## [Data]
.....
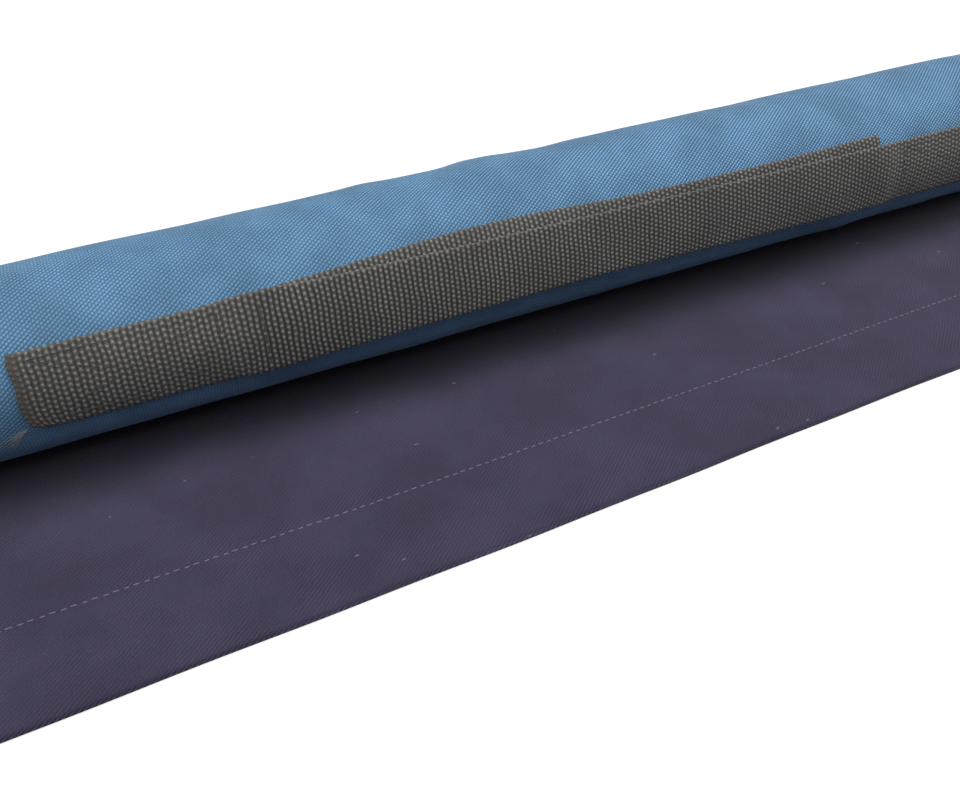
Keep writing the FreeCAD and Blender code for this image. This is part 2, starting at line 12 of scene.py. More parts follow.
import bpy
import numpy as np
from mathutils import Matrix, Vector


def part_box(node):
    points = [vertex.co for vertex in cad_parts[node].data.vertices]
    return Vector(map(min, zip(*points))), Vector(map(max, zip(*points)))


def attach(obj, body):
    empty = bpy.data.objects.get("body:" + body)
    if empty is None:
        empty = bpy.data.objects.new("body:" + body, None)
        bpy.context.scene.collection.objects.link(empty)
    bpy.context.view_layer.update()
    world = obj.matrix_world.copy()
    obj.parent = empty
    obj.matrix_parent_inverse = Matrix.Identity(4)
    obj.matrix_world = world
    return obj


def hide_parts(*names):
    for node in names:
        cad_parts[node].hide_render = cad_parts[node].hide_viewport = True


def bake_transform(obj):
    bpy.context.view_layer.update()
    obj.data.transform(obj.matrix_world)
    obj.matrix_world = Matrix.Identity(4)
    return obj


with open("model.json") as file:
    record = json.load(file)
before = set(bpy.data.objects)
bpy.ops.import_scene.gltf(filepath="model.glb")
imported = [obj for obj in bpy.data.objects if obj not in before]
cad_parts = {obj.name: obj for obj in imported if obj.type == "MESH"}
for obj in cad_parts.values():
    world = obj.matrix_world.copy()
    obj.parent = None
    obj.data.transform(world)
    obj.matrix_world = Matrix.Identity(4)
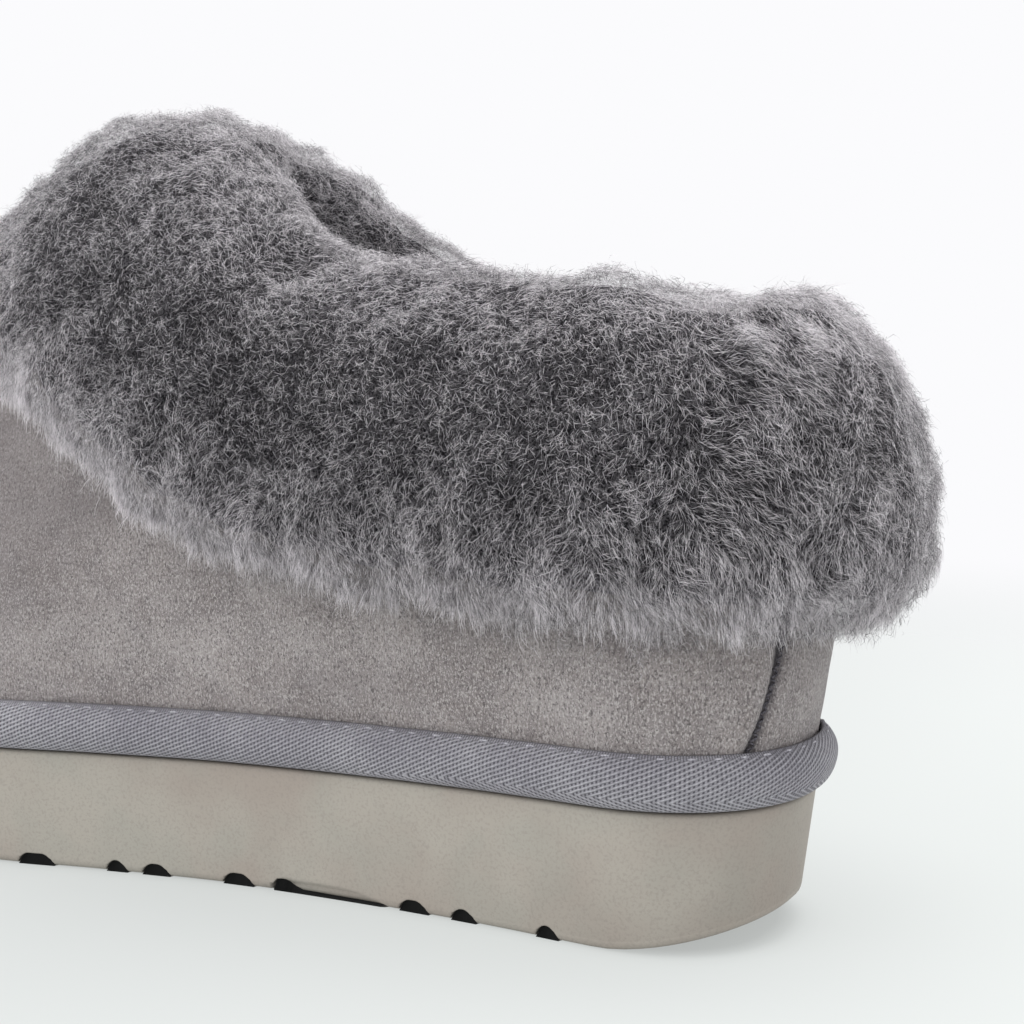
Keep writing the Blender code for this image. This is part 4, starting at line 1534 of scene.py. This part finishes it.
def make_stitches(face, look):
    """A row of short stitches along the tape's upper edge."""
    line, over = below_edge(face, STITCH_BELOW), below_edge(face, 0.05)
    along = running(steps_round(line))
    count = int(along[-1] / (STITCH_PITCH * MM))
    closed, over = (np.concatenate([loop, loop[:1]]) for loop in (line, over))
    lines = []
    starts = np.arange(count) * along[-1] / count
    random = np.random.default_rng(701)
    for start in starts:
        sunk = random.uniform(0.0, 0.22) * MM
        start = start + random.uniform(-0.3, 0.3) * MM
        at = start + np.array([0.0, 0.25, 0.5, 0.75, 1.0]) * STITCH_LENGTH * random.uniform(0.8, 1.05) * MM
        points, upper = read_line(at, along, closed), read_line(at, along, over)
        climb = unit(upper - points)
        run = unit(np.gradient(points, axis=0))
        facing = unit(np.cross(run, climb))
        facing *= np.sign((facing * (points - np.array([MIDDLE_X * MM, 0, 0.03]))).sum())
        lift = np.array([-0.25, 0.14, 0.22, 0.14, -0.25]) * MM
        lines.append(points + facing * (lift - sunk)[:, None])
    mesh = thread_mesh("tape_stitches", np.array(lines), TAPE_THREAD_RADIUS * MM, sides=6)
    piece("tape_stitches", mesh, look)


# ---- stage, light and camera

FLOOR_REACH = 3.0  # in metres
FLOOR_NEAR, FLOOR_FAR = 0.14, 0.85  # the floor melts into the backdrop between these distances, in metres
FLOOR_FRONT, FLOOR_BACK = -0.02, 0.15  # y between which its glow rises, in metres; the glow, painted light, is lower towards the toe
# strength of the floor's glow, painted light, at those two places
GLOW_FRONT, GLOW_BACK = 0.56, 0.645
CONTACT_TABLE = Table("offset glow", (  # distance out of the sole's foot, and the floor's glow there; the lower glow by the sole is a painted contact shadow
    (-20, 0.66),
    (-3, 0.70),
    (0, 0.80),
    (1.5, 0.89),
    (3, 0.95),
    (6, 0.99),
    (10, 1),
    (30, 1),
))
LIT_POINT = (0, 0, 0.06)
LIGHT_SIZE = 0.9
LIGHT_TABLE = Table("name place power", (  # places in metres, power in watts
    ("top_light", (-0.1, 0.1, 1.1), 9.0),
    ("side_light", (0.9, -0.5, 0.7), 5.0),
))
CAMERA_AT = (279.51, 94.71, 102.08)  # towards the inner side, behind the back edge, and up, in millimetres
CAMERA_TURN = 0.52274  # radians from straight across the shoe towards the toe
CAMERA_PITCH = 0.06394
LENS = 52.734


def make_stage():
    """The floor: pale, and faintly glowing, painted light that keeps shadows soft; the glow is lower right by
    the sole, a painted contact shadow, and a little lower towards the toe.
    """
    turns = even_turns(120)
    foot = sole_edge(turns) - outward(sole_edge(turns)) * (SOLE_TAPER + SOLE_EDGE) * MM
    foot[:, 2] = 0
    rows = [foot + outward(foot) * offset * MM for offset in CONTACT_TABLE.column("offset")]
    centre = foot.mean(axis=0)
    rows.append(centre + unit(foot - centre) * FLOOR_REACH)
    glow = np.append(CONTACT_TABLE.column("glow"), 1.0)
    glow = np.broadcast_to(glow[:, None], (len(rows), len(turns)))
    mesh = grid_mesh("floor", np.array(rows), is_tube=False, values={"glow": glow})
    mesh = closed_ends(mesh, 1, len(turns))
    look = Look("floor", Roughness=0.9, Specular_IOR_Level=0.0)
    look.shader.inputs["Emission Color"].default_value = (*FLOOR_GLOW, 1.0)
    here = look.position()
    away = look.node("VectorMath", operation="LENGTH", Vector=here)
    tint = look.noise(here, 3, 2, 0.5)
    color = look.mix(look.span(tint, 0.3, 0.7), FLOOR_DARK, FLOOR_LIGHT)
    fade = look.span(look.parts(here)[1], FLOOR_FRONT, FLOOR_BACK, GLOW_FRONT, GLOW_BACK)
    look.feed(look.shader.inputs["Emission Strength"], look.times(look.attribute("glow"), fade))
    look.feed(look.shader.inputs["Alpha"], look.span(away.outputs["Value"], FLOOR_NEAR, FLOOR_FAR, 1.0, 0.0))
    mesh.materials.append(look.finish(color))
    floor = put("floor", mesh)


def make_lights():
    world = bpy.data.worlds.new("studio")
    world.use_nodes = True
    background = world.node_tree.nodes["Background"].inputs
    background["Color"].default_value = (*STUDIO, 1.0)
    background["Strength"].default_value = 1.0
    bpy.context.scene.world = world
    for name, at, power in LIGHT_TABLE.rows:
        data = bpy.data.lights.new(name, "AREA")
        data.shape = "DISK"
        data.size = LIGHT_SIZE
        data.energy = power
        place_facing(put(name, data), at, Vector(LIT_POINT) - Vector(at))


def place_facing(made, at, aim):
    made.location = at
    made.rotation_euler = aim.to_track_quat("-Z", "Y").to_euler()


def make_camera():
    data = bpy.data.cameras.new("camera")
    data.lens = LENS
    data.clip_start = 0.01
    made = put("camera", data)
    level = math.cos(CAMERA_PITCH)
    aim = Vector((-math.cos(CAMERA_TURN) * level, -math.sin(CAMERA_TURN) * level, -math.sin(CAMERA_PITCH)))
    across, behind, up = CAMERA_AT
    place_facing(made, place(-behind, across, up), aim)
    bpy.context.scene.camera = made


# ---- put together

def main():
    bpy.context.scene.view_settings.view_transform = "Standard"
    make_camera()
    make_stage()
    make_lights()
    make_outsole()
    make_upper()
    make_seam_thread(thread_look("seam_thread", SEAM_THREAD_DARK, SEAM_THREAD_LIGHT))
    make_stitches(make_tape(), thread_look("tape_thread", TAPE_THREAD_DARK, TAPE_THREAD_LIGHT))
    wool = fur_look()
    shell = Shell()
    make_pile(shell)
    grow_fur(shell, wool)
    grow_fringe(shell, wool)
    grow_lining(wool)
    make_footbed(wool)


main()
.....
## [Instruction]
Using the material above, print every entry exactly as written.

## [Written solution]
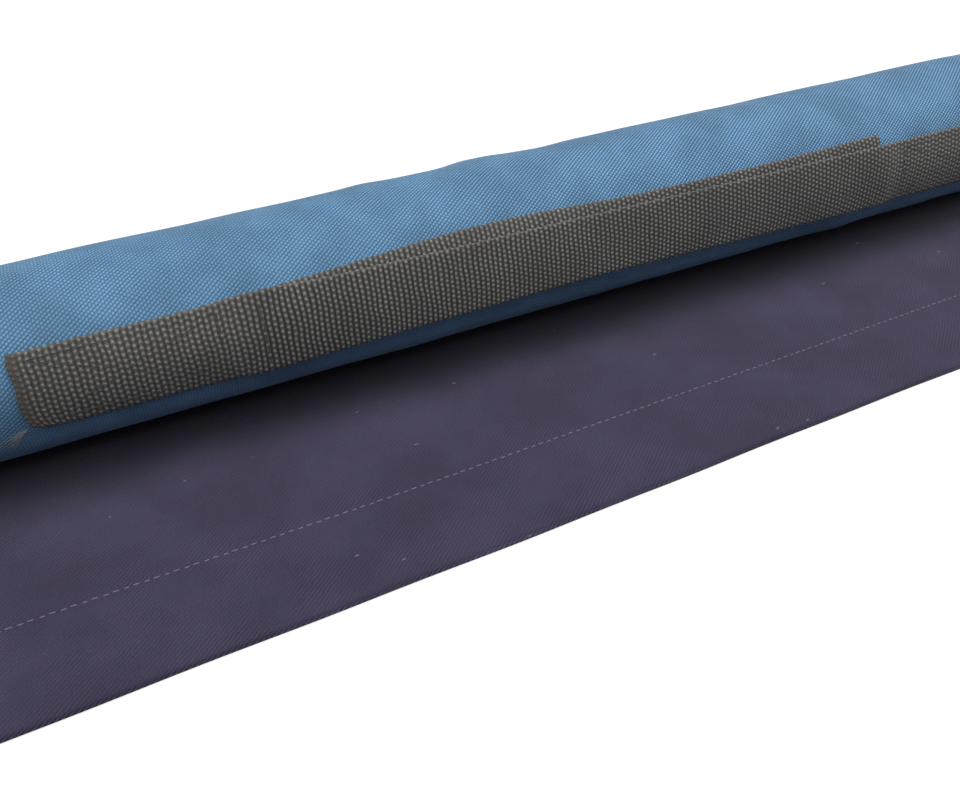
Keep writing the FreeCAD and Blender code for this image. This is part 2, starting at line 12 of scene.py. More parts follow.
import bpy
import numpy as np
from mathutils import Matrix, Vector


def part_box(node):
    points = [vertex.co for vertex in cad_parts[node].data.vertices]
    return Vector(map(min, zip(*points))), Vector(map(max, zip(*points)))


def attach(obj, body):
    empty = bpy.data.objects.get("body:" + body)
    if empty is None:
        empty = bpy.data.objects.new("body:" + body, None)
        bpy.context.scene.collection.objects.link(empty)
    bpy.context.view_layer.update()
    world = obj.matrix_world.copy()
    obj.parent = empty
    obj.matrix_parent_inverse = Matrix.Identity(4)
    obj.matrix_world = world
    return obj


def hide_parts(*names):
    for node in names:
        cad_parts[node].hide_render = cad_parts[node].hide_viewport = True


def bake_transform(obj):
    bpy.context.view_layer.update()
    obj.data.transform(obj.matrix_world)
    obj.matrix_world = Matrix.Identity(4)
    return obj


with open("model.json") as file:
    record = json.load(file)
before = set(bpy.data.objects)
bpy.ops.import_scene.gltf(filepath="model.glb")
imported = [obj for obj in bpy.data.objects if obj not in before]
cad_parts = {obj.name: obj for obj in imported if obj.type == "MESH"}
for obj in cad_parts.values():
    world = obj.matrix_world.copy()
    obj.parent = None
    obj.data.transform(world)
    obj.matrix_world = Matrix.Identity(4)
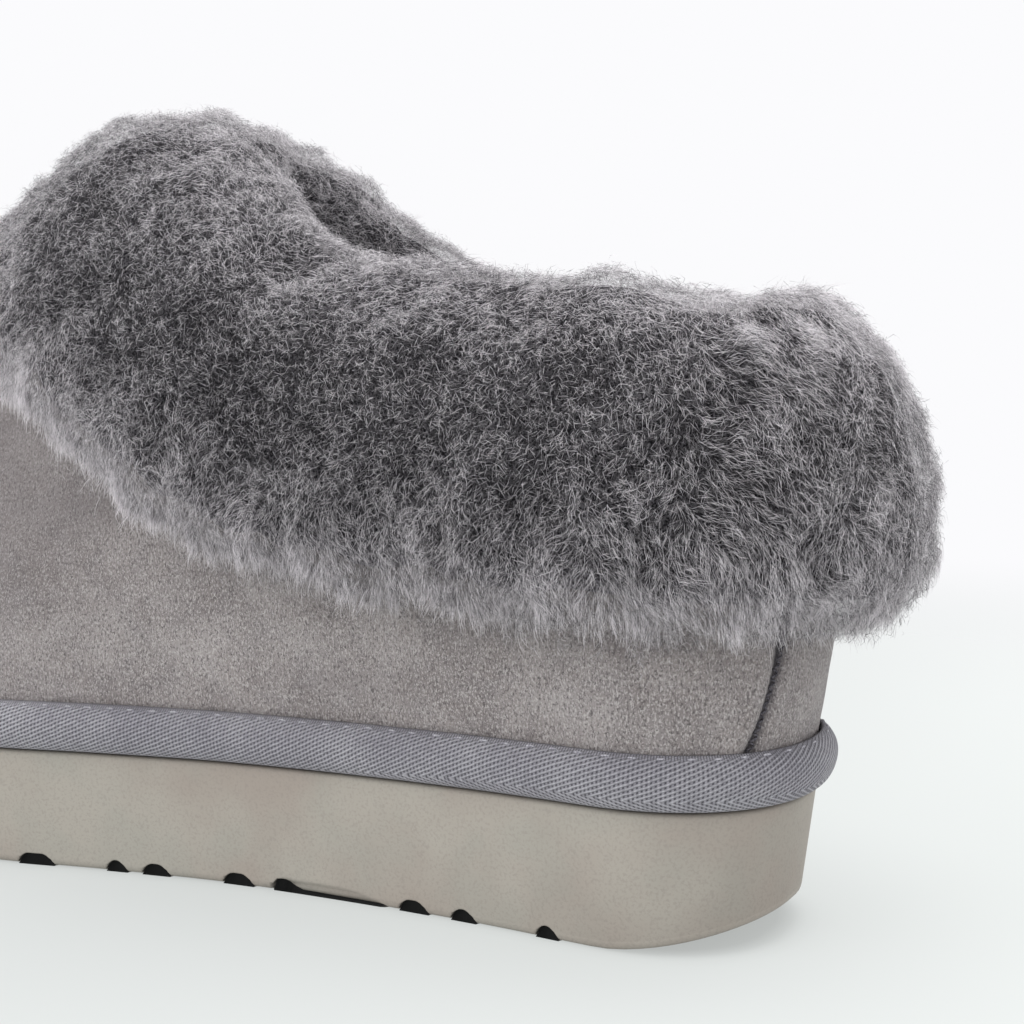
Keep writing the Blender code for this image. This is part 4, starting at line 1534 of scene.py. This part finishes it.
def make_stitches(face, look):
    """A row of short stitches along the tape's upper edge."""
    line, over = below_edge(face, STITCH_BELOW), below_edge(face, 0.05)
    along = running(steps_round(line))
    count = int(along[-1] / (STITCH_PITCH * MM))
    closed, over = (np.concatenate([loop, loop[:1]]) for loop in (line, over))
    lines = []
    starts = np.arange(count) * along[-1] / count
    random = np.random.default_rng(701)
    for start in starts:
        sunk = random.uniform(0.0, 0.22) * MM
        start = start + random.uniform(-0.3, 0.3) * MM
        at = start + np.array([0.0, 0.25, 0.5, 0.75, 1.0]) * STITCH_LENGTH * random.uniform(0.8, 1.05) * MM
        points, upper = read_line(at, along, closed), read_line(at, along, over)
        climb = unit(upper - points)
        run = unit(np.gradient(points, axis=0))
        facing = unit(np.cross(run, climb))
        facing *= np.sign((facing * (points - np.array([MIDDLE_X * MM, 0, 0.03]))).sum())
        lift = np.array([-0.25, 0.14, 0.22, 0.14, -0.25]) * MM
        lines.append(points + facing * (lift - sunk)[:, None])
    mesh = thread_mesh("tape_stitches", np.array(lines), TAPE_THREAD_RADIUS * MM, sides=6)
    piece("tape_stitches", mesh, look)


# ---- stage, light and camera

FLOOR_REACH = 3.0  # in metres
FLOOR_NEAR, FLOOR_FAR = 0.14, 0.85  # the floor melts into the backdrop between these distances, in metres
FLOOR_FRONT, FLOOR_BACK = -0.02, 0.15  # y between which its glow rises, in metres; the glow, painted light, is lower towards the toe
# strength of the floor's glow, painted light, at those two places
GLOW_FRONT, GLOW_BACK = 0.56, 0.645
CONTACT_TABLE = Table("offset glow", (  # distance out of the sole's foot, and the floor's glow there; the lower glow by the sole is a painted contact shadow
    (-20, 0.66),
    (-3, 0.70),
    (0, 0.80),
    (1.5, 0.89),
    (3, 0.95),
    (6, 0.99),
    (10, 1),
    (30, 1),
))
LIT_POINT = (0, 0, 0.06)
LIGHT_SIZE = 0.9
LIGHT_TABLE = Table("name place power", (  # places in metres, power in watts
    ("top_light", (-0.1, 0.1, 1.1), 9.0),
    ("side_light", (0.9, -0.5, 0.7), 5.0),
))
CAMERA_AT = (279.51, 94.71, 102.08)  # towards the inner side, behind the back edge, and up, in millimetres
CAMERA_TURN = 0.52274  # radians from straight across the shoe towards the toe
CAMERA_PITCH = 0.06394
LENS = 52.734


def make_stage():
    """The floor: pale, and faintly glowing, painted light that keeps shadows soft; the glow is lower right by
    the sole, a painted contact shadow, and a little lower towards the toe.
    """
    turns = even_turns(120)
    foot = sole_edge(turns) - outward(sole_edge(turns)) * (SOLE_TAPER + SOLE_EDGE) * MM
    foot[:, 2] = 0
    rows = [foot + outward(foot) * offset * MM for offset in CONTACT_TABLE.column("offset")]
    centre = foot.mean(axis=0)
    rows.append(centre + unit(foot - centre) * FLOOR_REACH)
    glow = np.append(CONTACT_TABLE.column("glow"), 1.0)
    glow = np.broadcast_to(glow[:, None], (len(rows), len(turns)))
    mesh = grid_mesh("floor", np.array(rows), is_tube=False, values={"glow": glow})
    mesh = closed_ends(mesh, 1, len(turns))
    look = Look("floor", Roughness=0.9, Specular_IOR_Level=0.0)
    look.shader.inputs["Emission Color"].default_value = (*FLOOR_GLOW, 1.0)
    here = look.position()
    away = look.node("VectorMath", operation="LENGTH", Vector=here)
    tint = look.noise(here, 3, 2, 0.5)
    color = look.mix(look.span(tint, 0.3, 0.7), FLOOR_DARK, FLOOR_LIGHT)
    fade = look.span(look.parts(here)[1], FLOOR_FRONT, FLOOR_BACK, GLOW_FRONT, GLOW_BACK)
    look.feed(look.shader.inputs["Emission Strength"], look.times(look.attribute("glow"), fade))
    look.feed(look.shader.inputs["Alpha"], look.span(away.outputs["Value"], FLOOR_NEAR, FLOOR_FAR, 1.0, 0.0))
    mesh.materials.append(look.finish(color))
    floor = put("floor", mesh)


def make_lights():
    world = bpy.data.worlds.new("studio")
    world.use_nodes = True
    background = world.node_tree.nodes["Background"].inputs
    background["Color"].default_value = (*STUDIO, 1.0)
    background["Strength"].default_value = 1.0
    bpy.context.scene.world = world
    for name, at, power in LIGHT_TABLE.rows:
        data = bpy.data.lights.new(name, "AREA")
        data.shape = "DISK"
        data.size = LIGHT_SIZE
        data.energy = power
        place_facing(put(name, data), at, Vector(LIT_POINT) - Vector(at))


def place_facing(made, at, aim):
    made.location = at
    made.rotation_euler = aim.to_track_quat("-Z", "Y").to_euler()


def make_camera():
    data = bpy.data.cameras.new("camera")
    data.lens = LENS
    data.clip_start = 0.01
    made = put("camera", data)
    level = math.cos(CAMERA_PITCH)
    aim = Vector((-math.cos(CAMERA_TURN) * level, -math.sin(CAMERA_TURN) * level, -math.sin(CAMERA_PITCH)))
    across, behind, up = CAMERA_AT
    place_facing(made, place(-behind, across, up), aim)
    bpy.context.scene.camera = made


# ---- put together

def main():
    bpy.context.scene.view_settings.view_transform = "Standard"
    make_camera()
    make_stage()
    make_lights()
    make_outsole()
    make_upper()
    make_seam_thread(thread_look("seam_thread", SEAM_THREAD_DARK, SEAM_THREAD_LIGHT))
    make_stitches(make_tape(), thread_look("tape_thread", TAPE_THREAD_DARK, TAPE_THREAD_LIGHT))
    wool = fur_look()
    shell = Shell()
    make_pile(shell)
    grow_fur(shell, wool)
    grow_fringe(shell, wool)
    grow_lining(wool)
    make_footbed(wool)


main()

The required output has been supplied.